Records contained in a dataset
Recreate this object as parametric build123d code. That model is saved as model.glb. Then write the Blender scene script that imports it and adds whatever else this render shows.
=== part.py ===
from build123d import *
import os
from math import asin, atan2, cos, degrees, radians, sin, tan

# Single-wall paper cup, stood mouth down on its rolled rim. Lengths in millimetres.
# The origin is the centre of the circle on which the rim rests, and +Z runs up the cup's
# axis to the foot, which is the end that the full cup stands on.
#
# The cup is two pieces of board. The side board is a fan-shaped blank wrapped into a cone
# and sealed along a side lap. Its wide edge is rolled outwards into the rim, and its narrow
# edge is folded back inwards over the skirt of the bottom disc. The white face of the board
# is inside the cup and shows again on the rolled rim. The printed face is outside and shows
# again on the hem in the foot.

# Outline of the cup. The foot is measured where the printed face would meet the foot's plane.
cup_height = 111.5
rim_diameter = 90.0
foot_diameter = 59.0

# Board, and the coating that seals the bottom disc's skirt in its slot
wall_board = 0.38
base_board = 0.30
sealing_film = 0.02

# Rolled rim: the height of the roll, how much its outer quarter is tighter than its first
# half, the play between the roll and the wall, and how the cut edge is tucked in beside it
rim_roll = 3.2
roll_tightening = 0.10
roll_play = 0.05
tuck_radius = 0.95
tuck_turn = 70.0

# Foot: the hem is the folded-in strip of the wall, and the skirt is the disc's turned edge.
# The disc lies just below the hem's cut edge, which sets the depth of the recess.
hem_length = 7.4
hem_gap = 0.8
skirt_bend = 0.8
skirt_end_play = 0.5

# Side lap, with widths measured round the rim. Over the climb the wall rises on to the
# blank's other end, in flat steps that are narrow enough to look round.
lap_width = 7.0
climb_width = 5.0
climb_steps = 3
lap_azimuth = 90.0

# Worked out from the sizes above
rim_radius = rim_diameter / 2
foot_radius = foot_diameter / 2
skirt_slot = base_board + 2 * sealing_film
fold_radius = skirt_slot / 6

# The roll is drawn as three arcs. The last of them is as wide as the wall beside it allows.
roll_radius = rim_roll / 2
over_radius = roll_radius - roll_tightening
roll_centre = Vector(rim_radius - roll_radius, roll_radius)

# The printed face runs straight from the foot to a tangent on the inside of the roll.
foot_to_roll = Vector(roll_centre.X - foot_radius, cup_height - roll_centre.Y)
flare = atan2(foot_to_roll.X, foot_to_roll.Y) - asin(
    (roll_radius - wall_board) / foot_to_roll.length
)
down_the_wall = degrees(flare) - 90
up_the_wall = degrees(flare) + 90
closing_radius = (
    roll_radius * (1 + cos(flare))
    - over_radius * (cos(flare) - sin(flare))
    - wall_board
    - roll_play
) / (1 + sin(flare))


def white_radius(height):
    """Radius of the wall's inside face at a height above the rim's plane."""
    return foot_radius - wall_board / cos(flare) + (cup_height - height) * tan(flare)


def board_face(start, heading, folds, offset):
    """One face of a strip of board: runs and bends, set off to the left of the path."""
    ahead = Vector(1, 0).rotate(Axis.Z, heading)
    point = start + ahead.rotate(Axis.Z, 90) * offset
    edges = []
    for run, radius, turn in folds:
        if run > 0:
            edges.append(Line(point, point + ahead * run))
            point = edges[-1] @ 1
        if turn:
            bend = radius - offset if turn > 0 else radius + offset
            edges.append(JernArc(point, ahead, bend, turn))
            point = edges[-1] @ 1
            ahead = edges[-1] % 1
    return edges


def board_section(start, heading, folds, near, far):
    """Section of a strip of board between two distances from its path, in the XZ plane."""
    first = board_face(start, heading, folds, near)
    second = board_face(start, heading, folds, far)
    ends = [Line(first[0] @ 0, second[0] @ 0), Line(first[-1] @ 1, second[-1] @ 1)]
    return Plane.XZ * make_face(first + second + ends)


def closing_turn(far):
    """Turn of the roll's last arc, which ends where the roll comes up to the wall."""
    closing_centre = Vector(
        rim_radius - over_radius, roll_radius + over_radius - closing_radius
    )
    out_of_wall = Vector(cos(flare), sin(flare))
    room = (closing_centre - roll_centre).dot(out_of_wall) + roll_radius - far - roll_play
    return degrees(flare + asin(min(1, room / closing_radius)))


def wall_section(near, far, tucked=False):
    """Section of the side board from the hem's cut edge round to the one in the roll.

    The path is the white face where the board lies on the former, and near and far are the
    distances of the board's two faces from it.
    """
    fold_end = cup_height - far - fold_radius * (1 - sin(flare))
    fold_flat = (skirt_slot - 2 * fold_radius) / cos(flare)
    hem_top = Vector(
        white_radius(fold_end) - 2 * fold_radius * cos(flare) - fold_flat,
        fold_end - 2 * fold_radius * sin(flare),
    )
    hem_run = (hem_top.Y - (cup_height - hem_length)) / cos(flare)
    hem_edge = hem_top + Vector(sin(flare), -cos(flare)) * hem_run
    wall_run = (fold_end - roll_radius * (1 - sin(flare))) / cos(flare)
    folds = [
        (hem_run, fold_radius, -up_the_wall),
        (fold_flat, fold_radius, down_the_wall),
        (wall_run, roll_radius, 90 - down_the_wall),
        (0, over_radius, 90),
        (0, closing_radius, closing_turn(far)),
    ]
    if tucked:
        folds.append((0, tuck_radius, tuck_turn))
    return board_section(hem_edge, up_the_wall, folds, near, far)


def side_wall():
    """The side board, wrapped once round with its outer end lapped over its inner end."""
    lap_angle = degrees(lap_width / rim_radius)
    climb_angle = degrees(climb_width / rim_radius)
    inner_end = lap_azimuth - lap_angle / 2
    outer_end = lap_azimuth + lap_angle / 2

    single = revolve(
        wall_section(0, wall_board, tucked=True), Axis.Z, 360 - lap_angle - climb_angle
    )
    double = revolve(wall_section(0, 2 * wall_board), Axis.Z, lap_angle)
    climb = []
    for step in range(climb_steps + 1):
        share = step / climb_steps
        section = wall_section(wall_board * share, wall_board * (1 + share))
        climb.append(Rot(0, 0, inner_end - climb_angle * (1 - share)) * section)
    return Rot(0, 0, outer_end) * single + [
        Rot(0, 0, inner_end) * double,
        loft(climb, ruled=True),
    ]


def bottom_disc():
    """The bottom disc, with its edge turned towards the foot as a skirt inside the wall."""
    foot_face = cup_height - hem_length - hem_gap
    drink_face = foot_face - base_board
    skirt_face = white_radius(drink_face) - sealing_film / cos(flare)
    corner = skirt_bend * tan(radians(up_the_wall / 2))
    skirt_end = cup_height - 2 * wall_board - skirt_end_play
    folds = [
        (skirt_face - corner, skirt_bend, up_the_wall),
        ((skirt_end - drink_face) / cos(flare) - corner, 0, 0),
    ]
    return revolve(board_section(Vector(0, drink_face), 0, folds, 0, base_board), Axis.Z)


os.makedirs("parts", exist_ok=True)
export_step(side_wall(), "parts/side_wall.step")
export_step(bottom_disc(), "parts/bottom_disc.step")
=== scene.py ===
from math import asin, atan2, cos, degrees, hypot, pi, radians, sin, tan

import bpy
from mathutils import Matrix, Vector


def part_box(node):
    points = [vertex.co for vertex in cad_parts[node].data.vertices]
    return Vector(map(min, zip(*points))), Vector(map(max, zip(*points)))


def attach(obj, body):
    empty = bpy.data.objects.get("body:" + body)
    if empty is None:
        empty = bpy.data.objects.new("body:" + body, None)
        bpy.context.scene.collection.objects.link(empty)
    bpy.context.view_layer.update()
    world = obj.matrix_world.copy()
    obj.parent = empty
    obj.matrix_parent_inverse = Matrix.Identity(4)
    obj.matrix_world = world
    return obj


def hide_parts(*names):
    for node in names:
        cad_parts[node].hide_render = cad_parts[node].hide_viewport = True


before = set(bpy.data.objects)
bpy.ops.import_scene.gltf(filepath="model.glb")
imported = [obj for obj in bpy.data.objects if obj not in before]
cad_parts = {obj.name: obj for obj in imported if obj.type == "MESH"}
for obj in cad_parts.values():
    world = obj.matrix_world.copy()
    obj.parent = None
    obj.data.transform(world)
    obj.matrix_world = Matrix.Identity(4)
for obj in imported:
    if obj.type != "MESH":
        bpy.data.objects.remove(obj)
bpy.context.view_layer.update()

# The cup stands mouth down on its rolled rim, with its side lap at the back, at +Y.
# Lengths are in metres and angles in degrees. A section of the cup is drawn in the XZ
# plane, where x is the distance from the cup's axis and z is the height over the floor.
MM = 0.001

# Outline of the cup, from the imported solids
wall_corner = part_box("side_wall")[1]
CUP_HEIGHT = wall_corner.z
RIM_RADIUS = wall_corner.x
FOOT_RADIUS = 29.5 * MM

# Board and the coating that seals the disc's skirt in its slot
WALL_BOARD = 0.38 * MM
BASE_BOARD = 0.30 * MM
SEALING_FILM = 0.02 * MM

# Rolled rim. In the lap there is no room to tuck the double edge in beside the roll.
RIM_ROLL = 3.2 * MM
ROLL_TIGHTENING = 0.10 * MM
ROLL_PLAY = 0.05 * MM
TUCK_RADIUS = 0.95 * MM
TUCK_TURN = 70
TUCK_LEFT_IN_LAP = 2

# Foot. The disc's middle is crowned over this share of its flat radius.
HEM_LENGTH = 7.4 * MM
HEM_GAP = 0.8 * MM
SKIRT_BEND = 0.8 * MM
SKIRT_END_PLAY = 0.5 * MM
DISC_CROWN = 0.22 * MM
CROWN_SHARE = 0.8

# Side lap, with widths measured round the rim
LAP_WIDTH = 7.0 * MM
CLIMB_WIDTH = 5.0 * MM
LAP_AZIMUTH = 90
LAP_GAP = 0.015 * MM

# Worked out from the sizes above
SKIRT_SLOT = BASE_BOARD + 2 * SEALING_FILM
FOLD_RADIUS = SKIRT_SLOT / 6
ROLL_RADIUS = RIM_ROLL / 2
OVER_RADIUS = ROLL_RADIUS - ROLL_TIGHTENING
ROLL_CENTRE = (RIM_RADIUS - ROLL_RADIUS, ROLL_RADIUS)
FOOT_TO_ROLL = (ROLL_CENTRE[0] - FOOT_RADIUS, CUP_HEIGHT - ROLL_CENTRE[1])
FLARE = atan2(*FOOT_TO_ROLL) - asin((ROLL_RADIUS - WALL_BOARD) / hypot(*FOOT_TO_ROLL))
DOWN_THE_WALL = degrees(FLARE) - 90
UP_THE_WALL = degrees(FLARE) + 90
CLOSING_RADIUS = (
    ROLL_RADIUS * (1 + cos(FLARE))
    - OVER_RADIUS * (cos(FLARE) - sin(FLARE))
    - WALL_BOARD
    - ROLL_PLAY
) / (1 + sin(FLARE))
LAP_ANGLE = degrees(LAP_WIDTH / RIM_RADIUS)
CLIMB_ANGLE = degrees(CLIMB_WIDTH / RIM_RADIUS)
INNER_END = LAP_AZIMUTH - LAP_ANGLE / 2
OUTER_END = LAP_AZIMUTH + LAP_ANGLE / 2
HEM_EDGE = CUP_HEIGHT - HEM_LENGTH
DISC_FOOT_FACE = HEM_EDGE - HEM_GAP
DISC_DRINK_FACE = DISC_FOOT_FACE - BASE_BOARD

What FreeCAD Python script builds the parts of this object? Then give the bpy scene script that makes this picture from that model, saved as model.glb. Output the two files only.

◆ Set task ◆
Retype the portion of the data above that starts on the line with "corner = skirt_bend" and finishes on the line with "points = [vertex.co", including both of those lines.

◆ Complete answer ◆
    corner = skirt_bend * tan(radians(up_the_wall / 2))
    skirt_end = cup_height - 2 * wall_board - skirt_end_play
    folds = [
        (skirt_face - corner, skirt_bend, up_the_wall),
        ((skirt_end - drink_face) / cos(flare) - corner, 0, 0),
    ]
    return revolve(board_section(Vector(0, drink_face), 0, folds, 0, base_board), Axis.Z)


os.makedirs("parts", exist_ok=True)
export_step(side_wall(), "parts/side_wall.step")
export_step(bottom_disc(), "parts/bottom_disc.step")
=== scene.py ===
from math import asin, atan2, cos, degrees, hypot, pi, radians, sin, tan

import bpy
from mathutils import Matrix, Vector


def part_box(node):
    points = [vertex.co for vertex in cad_parts[node].data.vertices]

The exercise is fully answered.